По поручению министра иностранных дел, один из сотрудников С. Д. Сазонова князь граф [Г. Н.] Трубецкой,[118] совместно с членом Государственного совета графом С. [А.] Велепольским,[119] составили проект соответствующего воззвания к полякам, который затем был одобрен Великим князем и им подписан. В таком виде воззвание это было представлено Государю. Однако Император Николай II выразил мысль, не следует ли данному воззванию, для большей его значительности, придать форму манифеста от Высочайшего Имени.
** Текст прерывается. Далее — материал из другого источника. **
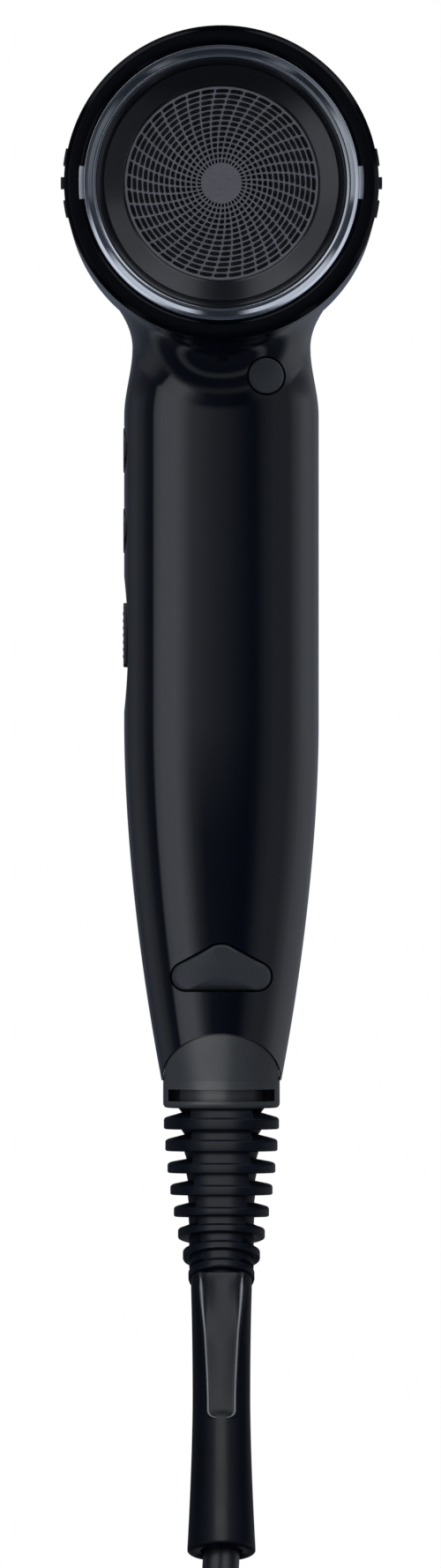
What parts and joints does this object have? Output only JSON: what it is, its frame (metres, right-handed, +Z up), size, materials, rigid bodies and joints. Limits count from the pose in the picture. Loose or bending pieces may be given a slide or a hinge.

Вопрос вследствие этого затянулся и, не дождавшись окончательного решения его, Великий князь уехал из Петербурга в Ставку.
С. Д. Сазонов не придавал особого значения той или иной форме воззвания, но в некоторых правительственных и особенно дворцовых кругах, опасавшихся всякого решительного и бесповоротного шага, намерение Государя было встречено с большими сомнениями. Чтобы лучше понять возможность этих разногласий, необходимо припомнить, что в довоенной России не существовало объединенного правительства. Министры назначались непосредственной волей Государя, считали себя ответственными только перед верховной властью и в своем министерстве проводили ту политику, которая считалась ими наилучшей. Поэтому, наряду с министерствами более либерального оттенка, могли существовать другие министерства, для которых охранение государственной рутины и косности было непререкаемым лозунгом.
– Я не сомневаюсь в том, – говорил дряхлый, отяжелевший председатель Совета министров И. Л. Горемыкин, – что Польша созрела до автономии или самоуправления, но я очень сомневаюсь в том, будет ли полезно для России дарование внутренней свободы польскому народу.